Industry is taking note of this issue. In an effort to make products more inclusive to more consumers, food brands are using the term “plant-based” over “vegan” on their product packaging. “Plant-based” is less intimidating, and carries none of the extremist suggestions outlined by The Atlantic. Michele Simon, executive director of the Plant Based Foods Association, was adamant that her organization have “plant based” instead of “vegan” in its name. Simon is an opponent of food tribes and believes they hinder Americans from choosing any vegan options. “At PBFA we don’t use words like ‘food tribe’ or ‘vegan’ because those terms imply that one must join an exclusive club,” says Simon. “‘Food tribe’ also implies there is one definable set of people who eat a certain way. For both PBFA’s membership and our broader audience, it’s important that people feel welcomed to plant-based eating. Most people don’t want to be in a tribe—they just want to eat healthier.”

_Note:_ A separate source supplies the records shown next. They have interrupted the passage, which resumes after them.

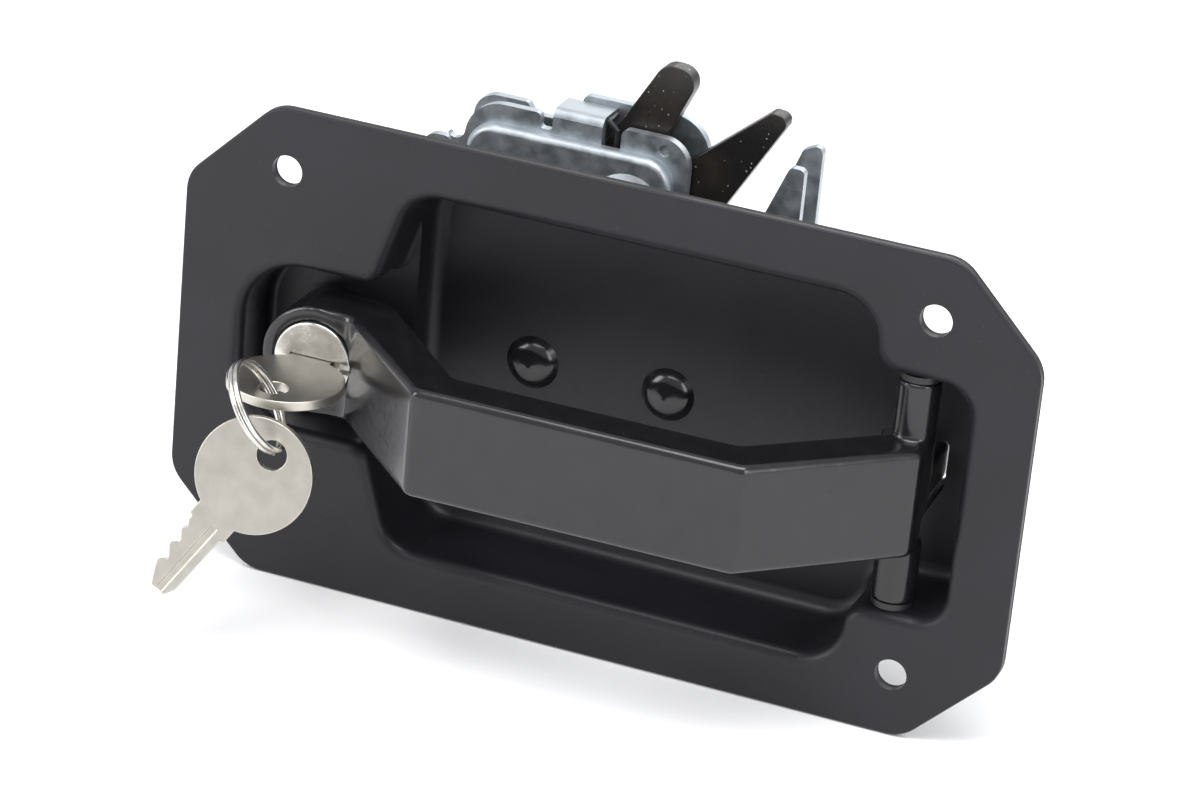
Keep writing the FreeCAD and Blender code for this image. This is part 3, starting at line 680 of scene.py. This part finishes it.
class GATELATCH_OT_stage(bpy.types.Operator):
    """Set up the floor, soft boxes and camera"""
    bl_idname = "gate_latch.stage"
    bl_label = "Stage"

    def execute(self, context):
        clear()
        below = cad_box[0].z - 0.2 * MM
        bpy.ops.mesh.primitive_plane_add(size=sizes().floor_size, location=(0, 0, below))
        floor = context.object
        floor.name = floor.data.name = "studio_floor"
        floor.data.materials.append(pale_floor())

        sky = bpy.data.worlds.new("studio_sky")
        sky.use_nodes = True
        air = next(n for n in sky.node_tree.nodes if n.type == "BACKGROUND")
        air.inputs["Color"].default_value = SKY_COLOUR
        air.inputs["Strength"].default_value = SKY_STRENGTH
        context.scene.world = sky
        context.scene.view_settings.view_transform = "Standard"

        for box in SOFT_BOXES:
            soft_light(*box)

        view = bpy.data.cameras.new("product_camera")
        view.lens, view.sensor_width = LENS_MM, SENSOR_MM
        view.clip_start, view.clip_end = 0.02, 50
        eye = bpy.data.objects.new("product_camera", view)
        context.scene.collection.objects.link(eye)
        turn = Matrix(CAMERA_AXES).transposed().to_4x4()
        turn.translation = CAMERA_PLACE
        eye.matrix_world = turn
        context.scene.camera = eye
        return {"FINISHED"}


OPERATORS = (
    GATELATCH_OT_pan, GATELATCH_OT_gasket, GATELATCH_OT_handle, GATELATCH_OT_hinge,
    GATELATCH_OT_lock, GATELATCH_OT_keys, GATELATCH_OT_plates, GATELATCH_OT_rotor,
    GATELATCH_OT_release, GATELATCH_OT_fasteners, GATELATCH_OT_springs, GATELATCH_OT_stage,
)


class GATELATCH_PT_sidebar(bpy.types.Panel):
    """Sidebar list of the latch's sizes, colours and builders"""
    bl_idname = "GATELATCH_PT_sidebar"
    bl_label = "Gate Latch"
    bl_space_type = "VIEW_3D"
    bl_region_type = "UI"
    bl_category = "Gate Latch"

    def draw(self, context):
        column = self.layout.column(align=True)
        for group in (context.scene.gate_latch_sizes, context.scene.gate_latch_colours):
            for key in group.bl_rna.properties.keys():
                if key not in {"rna_type", "name"}:
                    column.prop(group, key)
        for operator in OPERATORS:
            column.operator(operator.bl_idname)


CLASSES = (GateLatchSizes, GateLatchColours, *OPERATORS, GATELATCH_PT_sidebar)


def register():
    for cls in CLASSES:
        bpy.utils.register_class(cls)
    bpy.types.Scene.gate_latch_sizes = bpy.props.PointerProperty(type=GateLatchSizes)
    bpy.types.Scene.gate_latch_colours = bpy.props.PointerProperty(type=GateLatchColours)


def unregister():
    del bpy.types.Scene.gate_latch_colours
    del bpy.types.Scene.gate_latch_sizes
    for cls in reversed(CLASSES):
        bpy.utils.unregister_class(cls)


def main():
    register()
    for operator in OPERATORS:
        group, name = operator.bl_idname.split(".")
        getattr(getattr(bpy.ops, group), name)()


if __name__ == "__main__":
    main()
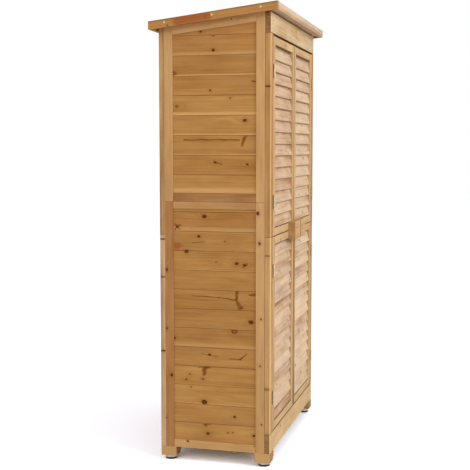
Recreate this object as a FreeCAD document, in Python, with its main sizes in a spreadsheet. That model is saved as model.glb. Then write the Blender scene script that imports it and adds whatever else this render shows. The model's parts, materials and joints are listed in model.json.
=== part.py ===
import FreeCAD, Part
import Sketcher
import os
import re

# Garden storage cabinet of planed fir, free-standing on four glides.
# Frame: millimetres, +X to the right seen from the front, the doors face -Y, +Z up.
# The origin is on the ground, under the middle of the roof.
# The carcass is a front frame and a back wall with two side walls held between them.
# Each side wall is an upper and a lower panel, each a grooved frame filled with matched boards.
# Each door leaf is two louvred half doors, one above the other, tied by a block that is also the pull.

SIZES = [
    # Overall sizes and the roof
    ("body_width", 796, "outside width of the carcass"),
    ("body_depth", 400, "outside depth of the carcass"),
    ("roof_side_overhang", 42, "roof past each side wall"),
    ("roof_front_overhang", 30.5, "roof past the front frame"),
    ("roof_rear_overhang", 24.5, "roof past the back wall"),
    ("roof_front_height", 1604, "ground to the top of the roof at its front edge"),
    ("roof_fall", 54.5, "drop of the roof from its front edge to its rear edge"),
    ("covering_thickness", 2, "roof covering, which lies inside the fascia strips"),
    ("roof_board_thickness", 18, "roof boards"),
    ("roof_board_count", 5, "roof boards from front to rear"),
    ("roof_board_gap", 0.6, "open joint between roof boards"),
    ("fascia_height", 28, "height of the fascia strips"),
    ("fascia_thickness", 16, "thickness of the fascia strips"),
    ("batten_size", 24, "square battens that locate the roof between the side walls"),
    ("batten_gap", 1, "batten to side wall"),
    # Feet
    ("foot_block_length", 60, "foot block along the front"),
    ("foot_block_width", 56, "foot block along the side"),
    ("foot_block_height", 34, "height of the foot block"),
    ("foot_chamfer", 14, "bevel of the block's inner lower edge"),
    ("glide_disc_radius", 22, "pale disc of the glide"),
    ("glide_disc_height", 8, "thickness of the pale disc"),
    ("glide_pad_radius", 20, "dark pad of the glide"),
    ("glide_pad_height", 8, "thickness of the dark pad"),
    # Front frame
    ("front_thickness", 21, "thickness of the front frame"),
    ("front_stile_width", 34, "width of the front frame's stiles"),
    ("plinth_height", 70, "height of the rail below the doors"),
    ("header_height", 70.8, "height of the header over the doors, at its front"),
    ("header_gap", 5.5, "header to the roof boards, which rest on the side walls"),
    # Side walls
    ("side_thickness", 27, "thickness of the side wall frames"),
    ("side_stile_width", 31, "width of the side wall stiles"),
    ("side_split_height", 930, "ground to the joint between the lower and upper panels"),
    ("side_bottom_rail", 28, "bottom rail of the lower panel"),
    ("side_middle_rail_low", 25, "top rail of the lower panel"),
    ("side_middle_rail_high", 30, "bottom rail of the upper panel"),
    ("side_top_rail", 31, "sloping top rail of the upper panel"),
    # Matched boards of the walls
    ("board_thickness", 10, "wall boards"),
    ("board_pitch", 68.4, "height that each wall board covers"),
    ("board_recess", 5, "side wall frame face to board face"),
    ("board_joint", 0.3, "open joint between boards"),
    ("board_bevel", 2, "bevel along the lower outer edge of a board"),
    ("tongue_thickness", 3.4, "tongue of a board"),
    ("tongue_height", 6, "height of the tongue"),
    ("tongue_play", 0.3, "tongue to groove"),
    ("frame_groove", 6, "depth of the groove that the frames have for the boards"),
    ("groove_play", 0.2, "board face to groove wall"),
    ("board_seat", 5, "how far a board enters the groove"),
    # Back wall
    ("back_thickness", 18, "thickness of the back wall's frame"),
    ("back_stile_width", 40, "stiles of the back wall"),
    ("back_rail_height", 36, "rails of the back wall"),
    ("back_board_pitch", 100, "height that each board of the back wall covers"),
    # Floor and shelves
    ("bearer_height", 46, "floor bearers"),
    ("floor_thickness", 16, "floor boards"),
    ("floor_board_count", 5, "floor boards from front to rear"),
    ("floor_gap", 1.5, "open joint between floor boards"),
    ("floor_play", 0.5, "floor and shelf ends to the side walls"),
    ("cleat_size", 20, "square cleats that carry the shelves"),
    ("cleat_inset", 4, "end of a cleat to the shelf's edge"),
    ("shelf_thickness", 16, "shelf boards"),
    ("shelf_board_count", 4, "boards in a shelf"),
    ("shelf_gap", 8, "gap between shelf boards"),
    ("shelf_front_gap", 27, "front frame to foremost shelf board"),
    ("shelf_rear_gap", 6, "rearmost shelf board to back wall"),
    ("lower_shelf_height", 560, "ground to the top of the lower shelf"),
    ("upper_shelf_height", 1030, "ground to the top of the upper shelf"),
    # Doors
    ("split_gap", 2, "gap between the half doors of a leaf"),
    ("door_clearance", 4, "door to plinth rail"),
    ("door_top_clearance", 6, "door to header"),
    ("door_side_clearance", 3, "door to front stile, which the hinge leaves fill"),
    ("leaf_gap", 3, "gap between the two leaves"),
    ("door_thickness", 20.4, "thickness of the doors"),
    ("door_stile_width", 30, "stiles of the doors"),
    ("door_rail_height", 28, "rails of the doors"),
    # Louvres
    ("slat_count", 15, "slats in each half door"),
    ("slat_thickness", 7, "slat"),
    ("slat_width", 48, "slat across its grain"),
    ("slat_tilt", 15, "slat from upright, in degrees, lower edge outwards"),
    ("slat_nose", 2, "bevel of the slat's outer lower edge"),
    ("slat_end_gap", 0.3, "end slats to the rails"),
    ("housing_depth", 6, "slanted housing in the stiles"),
    ("housing_play", 0.15, "slat to housing wall"),
    ("housing_end_play", 0.5, "slat end to housing floor"),
    # Pull blocks
    ("pull_length", 90, "pull block along the door"),
    ("pull_height", 65, "height of the pull block"),
    ("pull_depth", 28, "how far the pull block stands out"),
    ("pull_inset", 6, "pull block to the leaf's meeting edge"),
    ("pull_bevel", 1.5, "bevel round the pull block"),
    # Hinges
    ("hinge_height", 48, "butt hinge"),
    ("hinge_from_end", 119, "end of a half door to the middle of its hinge"),
    ("hinge_leaf_thickness", 1.2, "hinge leaf"),
    ("hinge_leaf_depth", 18, "hinge leaf from the front face inwards"),
    ("knuckle_radius", 3.5, "hinge knuckle"),
    ("knuckle_face_gap", 0.5, "knuckle to the front face"),
    ("knuckle_end_gap", 0.3, "knuckle to knuckle"),
    ("hinge_pin_radius", 1.5, "hinge pin"),
    ("hinge_pin_play", 0.05, "pin to knuckle bore"),
    # Stops and catches
    ("stop_thickness", 18, "laths that the doors close against"),
    ("stop_height", 30, "height of the stop laths"),
    ("stop_lap", 14, "how far a stop lath laps the door"),
    ("catch_length", 44, "magnetic catch along the lath"),
    ("catch_height", 14, "height of the magnetic catch"),
    ("catch_offset", 60, "middle of the cabinet to the middle of a catch"),
    ("plate_length", 34, "strike plate"),
    ("plate_height", 12, "height of the strike plate"),
    ("plate_thickness", 1.2, "strike plate"),
    ("catch_gap", 0.4, "catch to strike plate"),
    # Fascia screws
    ("screw_head_radius", 4, "head of a fascia screw"),
    ("screw_head_height", 2.6, "thickness of the head"),
    ("screw_head_sunk", 2, "how deep the head is pressed into the fascia"),
]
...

It's my personal hope that the grip food tribes have on natural starts to relax, and that they be replaced by a more holistic approach to nutrition—an approach often championed by registered dietitians (and Michael Pollan) because it’s sustainable and simple. Eat more whole foods. Eat in moderation. Eat lots of plants. I’ll add the suggestion to eat ice cream every now and then, too. Coconut milk-based ice cream counts. 

Food tribes certainly have a place. Being a devoted vegetarian for 12 years, I’m a part of one. It’s these cultural institutions that help push the natural industry forward and galvanize manufacturers to create delicious, important products like Daiya’s excellent dairy-free salad dressings, Beyond Meat’s spot-on Beyond Burger and Sweet Earth’s convincing Seitan Bacon—products that appeal especially to meat-loving consumers.

But as an industry, we should be mindful to how our messaging and actions estrange members of the population we want to include in the good food movement. Let’s end food shaming and fear-mongering. Let's end pedantic adherence to eating rules. Inclusivity is the key to propelling our mission forward.